Morgan Chase, though the first U.S. bank to attempt to sell limited partner interests in the form of a bond, is not the only bank that has sold private equity investments to the secondary market.
Banks, like insurance companies and pension funds, often sell private equity interests to liquefy capital for new investment purposes. Banks also tend to rid themselves of these commitments once the relationships are milked for other banking deals or when two banks merge.
When banks sell their private equity positions the reason is almost always related to capital reallocation and is rarely a result of the performance of the portfolios, said Nick Harris, a general partner at Lexington Partners Inc., a New York firm that participates in the secondary market.
Traditionally, banks and insurance companies have been the largest sellers of these private equity partnership interests, and they continue to be, Mr. Harris said. Some banks think of private equity partnerships as a quasi-liquid security, like they think of other asset classes that they can sell or trade as needed, he said.
Last month Bank of America Corp. sold portions of its portfolio to Credit Suisse Group, Landmark Partners Inc., and Pantheon Ventures Ltd. for about $400 million. Lexington Partners purchased a portfolio of U.K. and European companies owned by NatWest Equity Partners last October a deal valued at $1.1 billion when the Royal Bank of Scotland acquired NatWest Bank.
The secondary market is relatively small, with few investment firms taking active roles. Lexington Partners is the largest secondary firm in the United States, equal to the next three largest players: Landmark Partners, Coller Capital, and HarbourVest Partners, according to Mr. Harris.
The secondary market business is driven by how much money has been committed to the private equity market in a five-year period, Mr. Harris said. Over the past five years $400 billion has been committed and about $100 billion in the previous five-year period, he said. Historically 3.2% of all the money committed to new funds ultimately gets traded on the secondary market, he said.

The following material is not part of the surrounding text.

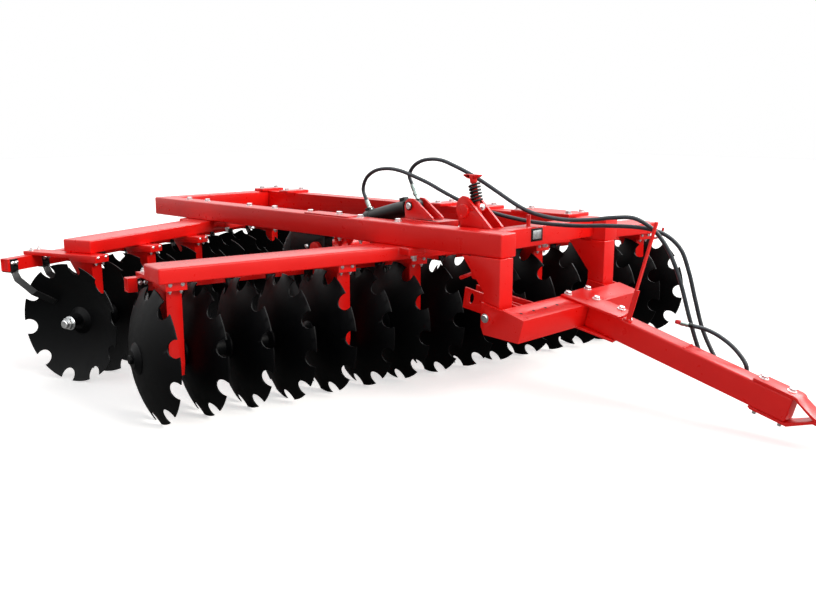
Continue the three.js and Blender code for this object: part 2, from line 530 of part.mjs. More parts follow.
// ---- drawbar, in its own layout turned nose down about its pin ----
function buildDrawbar(parent) {
  const group = new THREE.Group();
  group.position.set(0, drawbar.pinY, drawbar.pinZ);
  group.rotation.x = drawbar.noseDown * rad;
  parent.add(group);
  const cheekShape = [[-yoke.front, yoke.bottom], [-4, -90], [24, -56], [52, 62], [-yoke.front, yoke.top]];
  const innerShape = [[-yoke.back - 20, yoke.bottom], [20, -52], [44, 0], [44, 60], [-yoke.back - 20, yoke.top]];
  const pieces = [];
  for (const side of [-1, 1]) {
    const a = postOut(side) + side * yoke.side, b = a + side * yoke.cheek;
    const c = postIn(side) - side * yoke.side, d = c - side * yoke.cheek;
    pieces.push(plateX(cheekShape, Math.min(a, b), Math.max(a, b)));
    pieces.push(plateX(innerShape, Math.min(c, d), Math.max(c, d)));
    pieces.push(rodBetween(b + side * 12, d, drawbar.pinRadius, 16));
  }
  // The fork that the levelling rod's foot is pinned in, each plate with a slot behind.
  const fork = [[-yoke.back - 10, yoke.bottom + 6], ...forkOutline, [-yoke.back - 10, yoke.top - 4]];
  for (const x of [levelX - yoke.fork / 2, levelX + yoke.fork / 2])
    pieces.push(plateX(fork, x - yoke.forkPlate / 2, x + yoke.forkPlate / 2, [forkSlot]));
  const end = postOut(1) + yoke.side + yoke.cheek, start = postOut(-1) - yoke.side - yoke.cheek;
  const { radius, depth } = yokeHoles;
  const holes = yokeHoles.places.map((x) => new THREE.CylinderGeometry(radius, radius, 2 * depth, 8)
    .rotateX(Math.PI / 2).translate(x, -yoke.front + yokeHoles.fromFront, yoke.top));
  mesh("drawbar_yoke", holes.reduce((body, hole) => body.subtract(solid(hole)),
    join(block(start, end, -yoke.front, -yoke.back, yoke.bottom, yoke.top), pieces)), paint, group);

  const left = tongue.x - tongue.width / 2, right = tongue.x + tongue.width / 2;
  const tubeTop = yoke.top, tubeBottom = yoke.top - tongue.height;
  mesh("drawbar_tube", block(left, right, -tongue.end, -yoke.front - fit, tubeBottom, tubeTop), paint, group);

  const sheet = [
    [spread.near, -spread.back - 8], [spread.far - 3, -spread.back + 6], [spread.far, -spread.waist],
    [spread.frontFar, -spread.front + spread.frontTurn], [spread.frontNear, -spread.front],
  ];
  for (const [name, z] of [["top", tubeTop + fit], ["bottom", tubeBottom - fit - spread.plate]])
    mesh(`drawbar_${name}_gusset`, plateZ(sheet, z, z + spread.plate), paint, group);

  // The hitch: two bent plates that close on each other ahead of the tube.
  const t = tongue.plate;
  const mid = tip.low + t;
  const over = tubeTop + fit, under = tubeBottom - fit;
  const bend = tongue.end + 5;
  const upper = [
    [tip.upperLap - tongue.end, over], [tip.upperLap - tongue.end, over + t], [-bend, over + t],
    [-bend - tip.bend / 2, over + t - 5], [-bend - tip.bend + 5, over + t - 17],
    [-tip.from + 6, mid + t + 4], [-tip.from - 8, mid + t], [-tip.end, mid + t],
    [-tip.end, mid], [-tip.from - 2, mid], [-bend - tip.bend / 2, over - 8], [-bend - 4, over],
  ];
  const lower = [
    [tip.lowerLap - tongue.end, under], [2 - bend, under], [-tip.from, mid - fit], [-tip.end, mid - fit],
    [-tip.end, tip.low], [-tip.from - 2, tip.low], [-bend - 8, under - t], [tip.lowerLap - tongue.end - 12, under - t],
    [tip.lowerLap - tongue.end, under - t + 8],
  ];
  const holeCut = new THREE.CylinderGeometry(tip.hole, tip.hole, 200, 16).rotateX(Math.PI / 2)
    .translate(tongue.x, -(tip.end - tip.holeBack), 40);
  for (const [name, shape] of [["upper", upper], ["lower", lower]])
    mesh(`hitch_${name}_plate`, solid(plateX(shape, left, right)).subtract(solid(holeCut)), paint, group);

  // The hose holder stands on the tube and carries both hoses in its hook.
  const { x, y, width, deep } = holder;
  const foot = tubeTop + fit, stand = foot + holder.footThick - 1;
  const shelf = foot + hook.z;
  mesh("hose_holder", join(
    block(x - holder.foot / 2, x + holder.foot / 2, y - holder.footFront, y + holder.footBack, foot, foot + holder.footThick),
    block(x - width / 2, x + width / 2, y - deep / 2, y + deep / 2, stand, foot + holder.top),
    block(x - width / 2, x - width / 2 + rib.thick, y - deep / 2 - rib.deep, y, stand, foot + rib.height),
    block(x, x + hook.end + hook.lip, y - deep / 2, y + deep / 2, shelf, shelf + hook.thick),
    block(x + hook.end, x + hook.end + hook.lip, y - deep / 2, y + deep / 2, shelf + 1, shelf + hook.lipTop),
  ), paint, group);
}

// ---- transport wheels ----
function buildRockshaft(parent) {
  const group = new THREE.Group();
  group.position.set(0, rock.y, rock.z);
  parent.add(group);
  const reach = rock.rest * rad;
  const wheelY = rock.arm * Math.cos(reach), wheelZ = -rock.arm * Math.sin(reach);
  const end = railCentre + rock.past;
  const half = tyre.width / 2;
  const pieces = [new THREE.BoxGeometry(rock.armWidth, rock.arm + 60, rock.armDeep)
    .translate(0, rock.arm / 2 + 10, 0).rotateX(-reach).translate(rock.x, 0, 0)];
  for (const side of [-1, 1]) {
    const shoulder = rock.wheels - tyre.bead * half - fit;
    pieces.push(rodBetween(rock.x, rock.x + side * shoulder, spindle.shoulder, 12).translate(0, wheelY, wheelZ));
    const outer = rock.x + side * (rock.wheels + spindle.out);
    pieces.push(rodBetween(rock.x + side * (shoulder - 1), outer, spindle.radius, 12).translate(0, wheelY, wheelZ));
  }
  const lean = crank.lean * rad;
  const crankY = -crank.length * Math.sin(lean), crankZ = crank.length * Math.cos(lean);
  for (const side of [-1, 1]) {
    pieces.push(new THREE.BoxGeometry(crank.thick, crank.width, crank.length + 2 * crank.eye)
      .translate(0, 0, crank.length / 2).rotateX(lean).translate(ramX + side * crank.half, 0, 0));
    pieces.push(rodBetween(ramX + side * (crank.half + 2), ramX + side * crank.pinOut, crank.pin, 12)
      .translate(0, crankY, crankZ));
  }
  mesh("rockshaft", join(rod(-end, end, rock.radius, 16), pieces), paint, group);

  const bead = tyre.bead * half, tread = tyre.tread * half;
  const inner = tyre.rim - wheel.wall;
  const tyreProfile = [
    [-bead, tyre.rim + 1], [-half, tyre.rim + tyre.bulge], [-0.95 * half, tyre.radius - tyre.shoulder],
    [-tread, tyre.radius], [tread, tyre.radius], [0.95 * half, tyre.radius - tyre.shoulder],
    [half, tyre.rim + tyre.bulge], [bead, tyre.rim + 1], [-bead, tyre.rim + 1],
  ];
  const rimProfile = [
    [-bead, wheel.bore], [-bead, wheel.hub], [wheel.disc[0], wheel.hub], [wheel.disc[0], inner], [-bead, inner],
    [-bead, tyre.rim], [bead, tyre.rim], [bead, inner], [wheel.disc[1], inner], [wheel.disc[1], wheel.hub],
    [wheel.hubOut, wheel.hub], [wheel.hubOut, wheel.bore], [-bead, wheel.bore],
  ];
  for (const [name, side] of [["near", -1], ["far", 1]]) {
    const turning = new THREE.Group();
    turning.position.set(rock.x + side * rock.wheels, wheelY, wheelZ);
    turning.rotation.z = side < 0 ? Math.PI : 0;
    group.add(turning);
    mesh(name + "_tyre", turned(tyreProfile, tyre.sides), rubber, turning);
    mesh(name + "_wheel_rim", solid(turned(rimProfile, tyre.sides)), zinc, turning);
  }
}

// ---- hydraulic cylinder ----
function buildCylinder(parent) {
  const lean = crank.lean * rad;
  const eyeY = rock.y - crank.length * Math.sin(lean), eyeZ = rock.z + crank.length * Math.cos(lean);
  const dy = eyeY - ram.pinY, dz = eyeZ - ram.pinZ;
  const length = Math.hypot(dy, dz);
  const group = new THREE.Group();
  group.position.set(ramX, ram.pinY, ram.pinZ);
  group.rotation.x = Math.atan2(dz, dy);
  parent.add(group);
  // In this layout the cylinder runs along +Y from its pin.
  const along = (x0, x1, r, sides) => rod(x0, x1, r, sides).rotateZ(Math.PI / 2);
  const pinHole = rod(-clevis.front, clevis.front, ram.pin + 1, 16);
  // A fitting runs on from each hose's end into the barrel.
  const fittings = hosePoints.map(([end, next]) => {
    const start = new THREE.Vector3(...end).sub(group.position);
    const out = new THREE.Vector3(...next).sub(new THREE.Vector3(...end)).normalize();
    const turnBack = group.quaternion.clone().invert();
    const from = start.clone().addScaledVector(out, -fitting.length).applyQuaternion(turnBack);
    const to = start.clone().addScaledVector(out, -fit).applyQuaternion(turnBack);
    return bar(from.toArray(), to.toArray(), fitting.radius, 8);
  });
  const { half } = clevis;
  mesh("cylinder_barrel", join(along(ram.barrelFrom, ram.barrelEnd, ram.radius, 18),
    block(-half, half, -clevis.back, clevis.front, -clevis.height, clevis.height), fittings)
    .subtract(solid(pinHole)).subtract(solid(along(ram.boreFrom, ram.barrelEnd + 1, ram.rod + 0.5, 16))), blackSteel, group);
  const pinReach = crank.half - crank.thick / 2 - fit;
  mesh("cylinder_rod", join(along(ram.boreFrom + 10, length - 20, ram.rod, 16),
    block(-half, half, length - clevis.rodEnd, length + clevis.rodEnd, -clevis.rodHeight, clevis.rodHeight),
    rod(-pinReach, pinReach, clevis.rodPin, 12).translate(0, length, 0)), zinc, group);
}

// ---- levelling rod ----
function buildLevelling(parent) {
  const dy = level.footY - level.y, dz = level.footZ - level.z;
  const length = Math.hypot(dy, dz);
  const group = new THREE.Group();
  group.position.set(levelX, level.y, level.z);
  group.rotation.x = Math.atan2(-dy, -dz) * -1;
  parent.add(group);
  // In this layout the rod runs along Z and its trunnion lies on X.
  const up = (z0, z1, r, sides) => rod(z0, z1, r, sides).rotateY(-Math.PI / 2);
  const { half, halfHeight, out } = trunnionBlock;
  const reach = yoke.fork / 2 + out;
  mesh("levelling_trunnion", join(block(-half, half, -half, half, -halfHeight, halfHeight), rod(-reach, reach, level.pivot, 12))
    .subtract(solid(up(-reach, reach, level.radius + 0.5, 12))), zinc, group);
  const { cap, web, footHalf } = levelTop;
  const neckLow = level.top - levelTop.neckLow;
  const capLow = level.top - levelTop.capDeep, webLow = level.top - levelTop.webDeep;
  const footPin = (yoke.fork - yoke.forkPlate) / 2 - fit;
  mesh("levelling_rod", join(
    up(-length + footHalf - 4, webLow, level.radius, 12),
    up(neckLow, capLow, levelTop.neck, 12),
    plateX([[-cap, level.top], [cap, level.top], [cap, capLow], [web, webLow], [-web, webLow], [-cap, capLow]],
      -levelTop.width / 2, levelTop.width / 2),
    block(2 - level.pivot, level.pivot - 2, -footHalf, footHalf, -length - footHalf, -length + footHalf),
    rod(-footPin, footPin, levelTop.footPin, 12).translate(0, 0, -length),
  ), paint, group);
  mesh("levelling_spring", solid(up(halfHeight + fit, neckLow - fit, springRadius, 12))
    .subtract(solid(up(0, level.top, level.radius + 0.5, 12))), blackSteel, group);
}

// ---- hydraulic hoses ----
const hoseSection = Array.from({ length: hose.sides }, (_, i) => {
  const turn = (2 * Math.PI * i) / hose.sides;
  return new THREE.Vector2(hose.radius * Math.cos(turn), hose.radius * Math.sin(turn));
});

// The stretch of a curve between two of its lengths.
class Stretch extends THREE.Curve {
  constructor(curve, from, to) {
    super();
    Object.assign(this, { curve, from, to, whole: curve.getLength() });
  }

  getPoint(share, target = new THREE.Vector3()) {
    return target.copy(this.curve.getPointAt((this.from + (this.to - this.from) * share) / this.whole));
  }
}

function hoseRun(curve, from, to, steps) {
  return new THREE.ExtrudeGeometry(new THREE.Shape(hoseSection),
    { steps, bevelEnabled: false, extrudePath: new Stretch(curve, from, to) });
}

function buildHoses(parent) {
  hosePoints.forEach((points, k) => {
    const curve = new THREE.CatmullRomCurve3(points.map((point) => new THREE.Vector3(...point)), false, "centripetal");
    curve.arcLengthDivisions = 2000;
    const whole = curve.getLength();
    let cut = 0;
    while (curve.getPointAt(cut / whole).y > hose.cutY) cut++;
    const [back, front] = hoseSteps[k];
    mesh(`hose_${k + 1}_rear`, hoseRun(curve, 0, cut, back), rubber, parent);
    mesh(`hose_${k + 1}_front`, hoseRun(curve, cut + fit, whole, front), rubber, parent);
    const ends = new THREE.Group();
    ends.position.copy(curve.getPointAt(1));
    ends.quaternion.setFromUnitVectors(new THREE.Vector3(1, 0, 0), curve.getTangentAt(1));
    parent.add(ends);
    const { length, capLength } = coupler;
    mesh(`hose_${k + 1}_coupler`, turned([[fit, 0], [fit, coupler.radius], [length, coupler.radius],
      [length, coupler.cap], [length + capLength, coupler.cap], [length + capLength, 0]], 8), zinc, ends);
  });
}

const model = new THREE.Group();
model.position.set(-origin.x, -origin.y, 0);
buildFrame(model);
buildGang("front", gangs.front, model);
buildGang("rear", gangs.rear, model);
buildDrawbar(model);
buildRockshaft(model);
buildCylinder(model);
buildLevelling(model);
buildHoses(model);

export default model;
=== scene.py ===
# Trailed offset disc harrow, dressed around its packed steelwork.
# Metres, +Z up, drawbar towards -Y, the gangs' near ends towards -X.
import json
import math

import bmesh
import bpy
from mathutils import Matrix, Vector

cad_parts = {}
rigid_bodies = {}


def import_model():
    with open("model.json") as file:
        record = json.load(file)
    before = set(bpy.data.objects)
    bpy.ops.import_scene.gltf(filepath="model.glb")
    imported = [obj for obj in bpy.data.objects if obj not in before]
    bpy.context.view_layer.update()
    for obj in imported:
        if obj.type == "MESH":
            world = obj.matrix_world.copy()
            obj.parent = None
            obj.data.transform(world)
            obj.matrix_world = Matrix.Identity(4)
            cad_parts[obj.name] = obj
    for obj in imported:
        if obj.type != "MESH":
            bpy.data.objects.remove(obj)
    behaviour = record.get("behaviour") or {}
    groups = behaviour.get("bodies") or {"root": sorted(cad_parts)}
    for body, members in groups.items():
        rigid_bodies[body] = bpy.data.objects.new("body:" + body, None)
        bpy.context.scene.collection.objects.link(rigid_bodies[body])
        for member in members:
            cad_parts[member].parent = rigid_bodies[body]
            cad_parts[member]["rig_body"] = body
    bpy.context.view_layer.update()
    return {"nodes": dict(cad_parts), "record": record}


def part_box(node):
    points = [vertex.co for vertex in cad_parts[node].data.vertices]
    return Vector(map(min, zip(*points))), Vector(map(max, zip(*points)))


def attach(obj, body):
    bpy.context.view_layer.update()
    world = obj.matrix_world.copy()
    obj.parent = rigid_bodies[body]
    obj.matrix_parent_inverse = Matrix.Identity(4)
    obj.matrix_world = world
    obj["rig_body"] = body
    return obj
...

Venture capital investments slowed in the first quarter to $11.7 billion, compared with $26.7 billion in the first quarter of 2000, according to data released Wednesday by Venture Economics and the National Venture Capital Association.
In November, Lexington Partners led the $1 billion secondary deal with the former Chase Manhattan Corp., the largest secondary sale to date, Mr. Harris said. In September, Chase Capital Partners, the predecessor of J.P. Morgan Partners, initiated a process to sell a portfolio of 70 interests in various buyout, mezzanine, venture capital, and international partnerships to which the bank originally committed a total of $1.5 billion, according to Lexington Partners.
It appears as if Morgan Chase is turning to fixed-income buyers because it wants to expand its options rather than because the traditional secondary market is tapped out.
I dont think the product is evolving because of the lack of capital for it, said Chad S. Alfeld, a vice president at Simsbury, Conn.-based Landmark Partners. If the bank wanted to sell the positions to secondary buyers, the capital is available to do so.
The difference is that in the original Chase transaction the average age of the private equity stakes was three to four years old, Mr. Harris said. Most secondary buyers traditionally buy stuff that is two, three, four, five years old.
Morgan Chase is now looking for investors to make somewhat of a blind commitment. Secondary buyers can see what you are buying when you buy it, Mr. Harris said.
In this case, he added, an investor is betting more on the ability of the general partners to ultimately deliver returns.
Buyers in the secondary market seem to believe that Chase created the bond to reap a higher return. In secondary deals there is generally some level of discount pricing to net asset value, but in the new bond deal Morgan Chase is trying to push the sale out more at par level, one investor in the market said.
I think its something that could get done, but in the current market environment, Im not sure, one investor said.